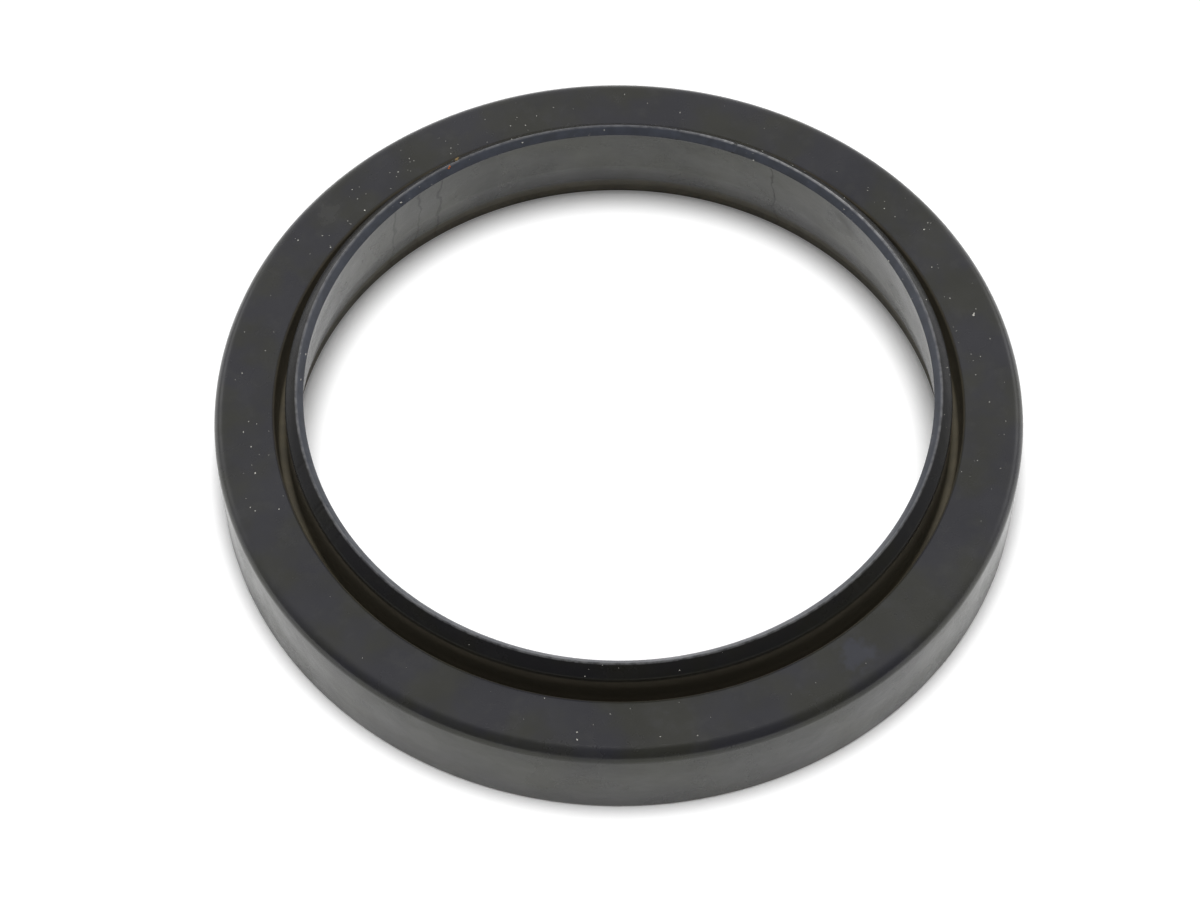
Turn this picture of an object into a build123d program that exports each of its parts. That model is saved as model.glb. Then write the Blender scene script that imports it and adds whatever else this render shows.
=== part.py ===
from build123d import *
from math import radians, tan
import os

os.makedirs("parts", exist_ok=True)

# A U-cup rod seal moulded in one piece, in millimetres.
# Its axis is Z, the flat heel lies on z = 0 and both lips point up.

# Heel, the solid ring the two legs grow from
rod_diameter = 45.0
rod_clearance = 0.15
heel_height = 4.2
heel_land = 0.8
heel_chamfer = 0.15

# Outer leg, thick and upright, with a flat land on top
land_width = 4.1
land_corner = 0.95
land_inner_chamfer = 0.1

# Groove, a narrow slot with a dished floor between the legs
groove_depth = 2.7
groove_offset = 0.75
groove_draft = 2.5
groove_floor_width = 0.64
groove_floor_dish = 0.13

# Inner lip, thin and proud of the land, leaning in over the rod with a trimmed bevel at its tip
lip_rise = 2.0
crest_lean = 0.97
bevel_width = 0.4
bevel_drop = 0.5
waist_height = 3.85
waist_lean = 0.77
waist_blend = 4.0

bore_radius = rod_diameter / 2 + rod_clearance
groove_edge = bore_radius + groove_offset
wall_radius = groove_edge + land_width
land_height = heel_height + groove_depth
crest_height = land_height + lip_rise
crest_radius = bore_radius - crest_lean

# The drafted outer wall of the groove runs down to the floor's edge, and the floor dips between its edges
floor_edge_height = heel_height + groove_floor_dish
floor_outer_radius = groove_edge - (land_height - floor_edge_height) * tan(radians(groove_draft))
floor_inner_radius = floor_outer_radius - groove_floor_width

crest = (crest_radius, crest_height)
sealing_edge = (crest_radius - bevel_width, crest_height - bevel_drop)
waist = (bore_radius - waist_lean, waist_height)
heel_land_top = (bore_radius, heel_land)
heel_inner = (bore_radius, 0)
heel_outer = (wall_radius, 0)
land_outer = (wall_radius, land_height)
land_inner = (groove_edge, land_height)
floor_outer = (floor_outer_radius, floor_edge_height)
floor_middle = (floor_outer_radius - groove_floor_width / 2, heel_height)
lip_root = (floor_inner_radius, floor_edge_height)


def corner(place):
    """The section's corner nearest a (radius, height) place."""
    return section.vertices().sort_by_distance(place)[0]


with BuildPart() as seal:
    with BuildSketch(Plane.XZ) as section:
        with BuildLine():
            Polyline(
                crest, sealing_edge, waist, heel_land_top, heel_inner,
                heel_outer, land_outer, land_inner, floor_outer,
            )
            ThreePointArc(floor_outer, floor_middle, lip_root)
            TangentArc(lip_root, crest, tangent=(0, 1))
        make_face()
        fillet(corner(land_outer), land_corner)
        fillet(corner(waist), waist_blend)
        chamfer([corner(heel_inner), corner(heel_outer)], heel_chamfer)
        chamfer(corner(land_inner), land_inner_chamfer)
    revolve(axis=Axis.Z)

seal.part.label = "u_cup_seal"
export_step(seal.part, "parts/u_cup_seal.step")
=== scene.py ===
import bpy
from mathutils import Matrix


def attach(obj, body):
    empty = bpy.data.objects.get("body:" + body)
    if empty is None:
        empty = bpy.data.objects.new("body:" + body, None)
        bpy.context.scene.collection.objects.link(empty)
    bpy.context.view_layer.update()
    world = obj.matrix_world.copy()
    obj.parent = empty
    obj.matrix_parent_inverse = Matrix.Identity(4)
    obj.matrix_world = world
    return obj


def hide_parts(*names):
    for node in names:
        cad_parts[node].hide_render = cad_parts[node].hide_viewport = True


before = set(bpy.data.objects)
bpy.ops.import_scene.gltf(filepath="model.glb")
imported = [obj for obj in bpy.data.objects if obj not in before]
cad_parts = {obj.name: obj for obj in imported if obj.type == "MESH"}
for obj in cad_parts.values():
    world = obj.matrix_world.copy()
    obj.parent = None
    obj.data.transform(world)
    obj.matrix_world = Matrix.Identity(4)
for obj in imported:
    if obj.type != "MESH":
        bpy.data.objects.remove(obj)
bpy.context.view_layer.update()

import random
from math import cos, pi, radians, sin, tan

import bmesh
import bpy
from mathutils import Matrix, Vector

# The seal ring: one piece of black nitrile rubber, compression moulded, its lip's tip trimmed on a lathe.
# Heel, thick outer leg and thin inner lip are all the same ring, so it is one mesh turned round the Z axis.

MM = 0.001
BORE, HEEL_LAND = 22.65, 0.80
LOW_BORE_RADIUS, LOW_BORE = 22.20, 2.46
WAIST_RADIUS, WAIST = 21.88, 3.85
HIGH_BORE_RADIUS, HIGH_BORE = 21.74, 5.60
SEALING_RADIUS, SEALING_HEIGHT = 21.28, 8.40
CREST_RADIUS, CREST = 21.75, 8.90
SHOULDER_RADIUS, SHOULDER = 22.55, 8.10
LIP_BACK_RADIUS, LIP_BACK = 22.64, 6.20
GROOVE_INNER, GROOVE_OUTER, GROOVE_FLOOR = 22.70, 23.27, 4.20
GROOVE_EDGE = 23.38
WALL = 27.50
LAND, LAND_CORNER = 6.90, 0.95
HEEL_CORNER = 0.15
CREST_BLEND = 0.05
# The crest's corner stands this much too high, because its blend takes as much off again.
CREST_SPARE = 0.04
STEPS_ROUND = 1280


def rounded(corners):
    """The corners of a path as (radius, height, blend, steps), each one turned into a small arc."""
    path = []
    for here, (r, z, blend, steps) in enumerate(corners):
        if blend == 0:
            path.append((r, z))
            continue
        place = Vector((r, z))
        back = (Vector(corners[here - 1][:2]) - place).normalized()
        ahead = (Vector(corners[(here + 1) % len(corners)][:2]) - place).normalized()
        half = back.angle(ahead) / 2
        middle = place + (back + ahead).normalized() * blend / sin(half)
        start = place + back * blend / tan(half)
        end = place + ahead * blend / tan(half)
        turn = (start - middle).angle_signed(end - middle)
        for step in range(steps + 1):
            spoke = (start - middle).copy()
            spoke.rotate(Matrix.Rotation(-turn * step / steps, 2))
            path.append(tuple(middle + spoke))
    return path


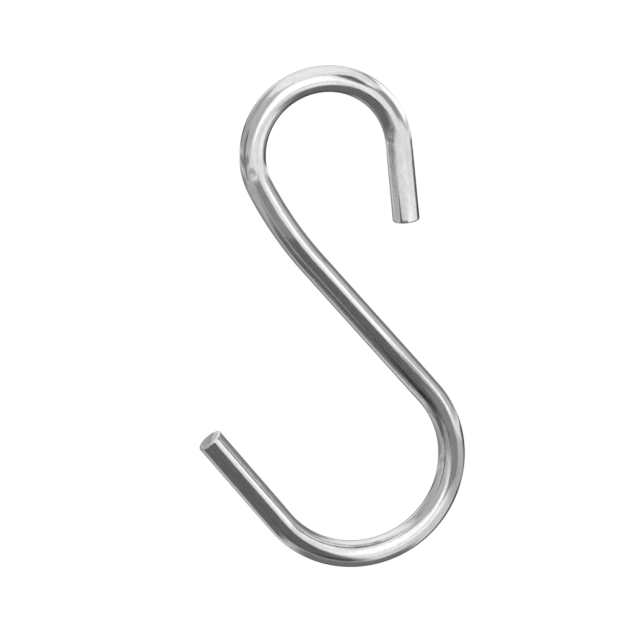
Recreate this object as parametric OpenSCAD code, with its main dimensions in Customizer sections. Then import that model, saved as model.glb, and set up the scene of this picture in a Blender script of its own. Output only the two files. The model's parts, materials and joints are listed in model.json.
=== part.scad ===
// S hook: one length of round wire bent in one plane.
// The small closed bow at the top hangs on a rail, the wide open bow below carries the load.
// The hook stands in the XZ plane with +Z up. The origin is the seat on the inside of the
// upper bow, where the rail bears, and both bows have their centres on the Z axis under it.

/* [Overall] */
// Height over the outside of both bows
hook_h = 76; // [68:1:100]

/* [Wire] */
// Diameter of the wire
wire_d = 4; // [2.5:0.1:6]
// How much thinner the wire comes out of the tight bend of a bow
bow_thinning = 0.04; // [0.02:0.01:0.2]
// Rounding at the rim of each cut end
rim_r = 0.35; // [0.1:0.05:0.9]

/* [Upper bow] */
// Inside diameter of the upper bow
upper_bow_d = 18; // [12:0.5:24]
// Straight length of the upper end, which points straight down
upper_end_l = 12; // [4:0.5:18]

/* [Shoulder] */
// Radius of the slow bend between the upper bow and the leg, to the middle of the wire
shoulder_r = 59; // [35:1:80]
// Angle that the slow bend turns through
shoulder_turn = 13.7; // [4:0.1:18]

/* [Lower bow] */
// Inside diameter of the lower bow
lower_bow_d = 25; // [16:0.5:32]
// Straight length of the lower end
lower_end_l = 17; // [5:0.5:26]
// Angle at which the lower end leans out from the vertical
lower_end_lean = 34; // [0:1:50]

/* [Hidden] */

wire_facets = 72;
bend_facets = 240;

wire_r = wire_d / 2;
bow_wire_r = (wire_d - bow_thinning) / 2;
shoulder_wire_r = (wire_r + bow_wire_r) / 2;

// Each bend runs on by this angle inside the slightly thicker piece that it meets
bend_lap = 0.1;

// Radius of each bow, to the middle of the wire
upper_r = upper_bow_d / 2 + bow_wire_r;
lower_r = lower_bow_d / 2 + bow_wire_r;

// Centres of the bows, both on the Z axis
upper_z = -upper_bow_d / 2;
centre_gap = hook_h - upper_r - lower_r - 2 * bow_wire_r;
lower_z = upper_z - centre_gap;

// The leg touches the shoulder and the lower bow, which fixes its lean and its length
shoulder_offset = shoulder_r - upper_r;
leg_lean = asin((shoulder_r + lower_r - shoulder_offset * cos(shoulder_turn)) / centre_gap);
leg_l = centre_gap * cos(leg_lean) - shoulder_offset * sin(shoulder_turn);

// Where the upper bow ends, as an angle on its circle, and where the shoulder ends
upper_bow_end = 180 + leg_lean - shoulder_turn;
shoulder_end = 180 + leg_lean;
lower_bow_start = lower_end_lean - 180;

// Centre of the shoulder, on the line from the end of the upper bow through its centre
shoulder_x = -shoulder_offset * cos(upper_bow_end);
shoulder_z = upper_z - shoulder_offset * sin(upper_bow_end);

// A bend in the XZ plane round a centre, between two angles counted from +X towards +Z
module bend(x, z, radius, section_r, from, to) {
    translate([x, 0, z])
        rotate([90, 0, 0])
            rotate([0, 0, from - bend_lap])
                rotate_extrude(angle = to - from + 2 * bend_lap, $fn = bend_facets)
                    translate([radius, 0])
                        circle(r = section_r, $fn = wire_facets);
}

// Puts a straight piece that is made along +Z at a point, leaning by an angle towards -X
module straight_at(x, z, lean) {
    translate([x, 0, z])
        rotate([0, -lean, 0])
            children();
}

// A straight end, cut square, with its rim rounded
module cut_end(length) {
    rotate_extrude($fn = wire_facets) {
        square([wire_r, length - rim_r]);
        square([wire_r - rim_r, length]);
        translate([wire_r - rim_r, length - rim_r])
            intersection() {
                circle(r = rim_r, $fn = wire_facets);
                square(rim_r);
            }
    }
}

module upper_end() {
    straight_at(upper_r, upper_z, 180)
        cut_end(upper_end_l);
}

module upper_bow() {
    bend(0, upper_z, upper_r, bow_wire_r, 0, upper_bow_end);
}

module shoulder() {
    bend(shoulder_x, shoulder_z, shoulder_r, shoulder_wire_r, upper_bow_end, shoulder_end);
}

module leg() {
    straight_at(lower_r * cos(leg_lean), lower_z + lower_r * sin(leg_lean), leg_lean)
        cylinder(r = wire_r, h = leg_l, $fn = wire_facets);
}

module lower_bow() {
    bend(0, lower_z, lower_r, bow_wire_r, lower_bow_start, leg_lean);
}

module lower_end() {
    straight_at(lower_r * cos(lower_bow_start), lower_z + lower_r * sin(lower_bow_start), lower_end_lean)
        cut_end(lower_end_l);
}

module hook() {
    color("silver")
        union() {
            upper_end();
            upper_bow();
            shoulder();
            leg();
            lower_bow();
            lower_end();
        }
}

hook();
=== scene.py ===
"""S hook: one length of bright drawn steel wire, cut to length and bent flat."""
import json
from math import asin, cos, pi, radians, sin

import bmesh
import bpy
from mathutils import Matrix, Vector, noise


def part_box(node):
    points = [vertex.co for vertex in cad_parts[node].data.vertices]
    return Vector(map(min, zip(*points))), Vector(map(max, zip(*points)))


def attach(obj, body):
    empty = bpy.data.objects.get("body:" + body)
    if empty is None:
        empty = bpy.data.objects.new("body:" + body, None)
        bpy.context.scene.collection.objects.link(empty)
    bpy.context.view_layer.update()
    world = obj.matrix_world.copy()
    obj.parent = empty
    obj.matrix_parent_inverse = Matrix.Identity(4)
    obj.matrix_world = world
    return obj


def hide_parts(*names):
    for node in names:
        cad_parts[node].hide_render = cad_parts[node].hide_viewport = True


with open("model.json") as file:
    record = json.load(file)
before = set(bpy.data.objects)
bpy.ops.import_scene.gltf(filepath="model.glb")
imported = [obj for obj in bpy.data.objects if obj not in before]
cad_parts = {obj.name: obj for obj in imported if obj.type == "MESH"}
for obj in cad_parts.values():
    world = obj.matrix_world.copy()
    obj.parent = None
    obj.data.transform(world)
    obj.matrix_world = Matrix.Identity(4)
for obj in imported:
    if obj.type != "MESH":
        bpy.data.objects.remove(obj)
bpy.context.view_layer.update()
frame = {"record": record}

MM = 0.001

# ---- Sizes of the wire and of its bends ----

mounts = {mount["name"]: mount for mount in frame["record"]["mounts"]}
hook_low, hook_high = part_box("hook")
hook_middle = (hook_low + hook_high) / 2

HOOK_HEIGHT = 76 * MM
WIRE_R = 2 * MM
BOW_WIRE_R = 1.98 * MM
RIM_R = 0.35 * MM

UPPER_END_L = 12 * MM
LOWER_END_L = 17 * MM
LOWER_END_LEAN = radians(34)
SHOULDER_R = 59 * MM
SHOULDER_TURN = radians(13.7)

UPPER_BOW_INSIDE_R = mounts["rail_seat"]["dims"]["r_mm"] * MM
LOWER_BOW_INSIDE_R = mounts["load_seat"]["dims"]["r_mm"] * MM
UPPER_BOW_R = UPPER_BOW_INSIDE_R + BOW_WIRE_R
LOWER_BOW_R = LOWER_BOW_INSIDE_R + BOW_WIRE_R

# The straight leg joins the shoulder to the lower bow, which fixes its lean and its length
centre_gap = HOOK_HEIGHT - UPPER_BOW_R - LOWER_BOW_R - 2 * BOW_WIRE_R
shoulder_offset = SHOULDER_R - UPPER_BOW_R
LEG_LEAN = asin((SHOULDER_R + LOWER_BOW_R - shoulder_offset * cos(SHOULDER_TURN)) / centre_gap)
LEG_L = centre_gap * cos(LEG_LEAN) - shoulder_offset * sin(SHOULDER_TURN)

UPPER_BOW_L = UPPER_BOW_R * (pi + LEG_LEAN - SHOULDER_TURN)
SHOULDER_L = SHOULDER_R * SHOULDER_TURN
LOWER_BOW_L = LOWER_BOW_R * (pi + LEG_LEAN - LOWER_END_LEAN)

# Each stretch of the wire, from the tip of the upper end: its length and the radius of its bend.
# Seen from the front, a bend to the left has a positive radius and a bend to the right a negative one.
STRETCHES = [
    (UPPER_END_L, None),
    (UPPER_BOW_L, UPPER_BOW_R),
    (SHOULDER_L, SHOULDER_R),
    (LEG_L, None),
    (LOWER_BOW_L, -LOWER_BOW_R),
    (LOWER_END_L, None),
]
WIRE_L = sum(length for length, bend_r in STRETCHES)
UPPER_BOW_START = UPPER_END_L
UPPER_BOW_END = UPPER_BOW_START + UPPER_BOW_L
LOWER_BOW_START = UPPER_BOW_END + SHOULDER_L + LEG_L
LOWER_BOW_END = LOWER_BOW_START + LOWER_BOW_L

# The skin lies this much inside the wire's full size, and the wire thins over this length before a bow
SKIN_INSET = 0.012 * MM
THINNING_L = 2.5 * MM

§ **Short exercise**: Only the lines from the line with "fillet(corner(land_outer), land_corner)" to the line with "from math import cos, pi, radians, sin, tan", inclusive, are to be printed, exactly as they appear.

§ **Correct output**:
        fillet(corner(land_outer), land_corner)
        fillet(corner(waist), waist_blend)
        chamfer([corner(heel_inner), corner(heel_outer)], heel_chamfer)
        chamfer(corner(land_inner), land_inner_chamfer)
    revolve(axis=Axis.Z)

seal.part.label = "u_cup_seal"
export_step(seal.part, "parts/u_cup_seal.step")
=== scene.py ===
import bpy
from mathutils import Matrix


def attach(obj, body):
    empty = bpy.data.objects.get("body:" + body)
    if empty is None:
        empty = bpy.data.objects.new("body:" + body, None)
        bpy.context.scene.collection.objects.link(empty)
    bpy.context.view_layer.update()
    world = obj.matrix_world.copy()
    obj.parent = empty
    obj.matrix_parent_inverse = Matrix.Identity(4)
    obj.matrix_world = world
    return obj


def hide_parts(*names):
    for node in names:
        cad_parts[node].hide_render = cad_parts[node].hide_viewport = True


before = set(bpy.data.objects)
bpy.ops.import_scene.gltf(filepath="model.glb")
imported = [obj for obj in bpy.data.objects if obj not in before]
cad_parts = {obj.name: obj for obj in imported if obj.type == "MESH"}
for obj in cad_parts.values():
    world = obj.matrix_world.copy()
    obj.parent = None
    obj.data.transform(world)
    obj.matrix_world = Matrix.Identity(4)
for obj in imported:
    if obj.type != "MESH":
        bpy.data.objects.remove(obj)
bpy.context.view_layer.update()

import random
from math import cos, pi, radians, sin, tan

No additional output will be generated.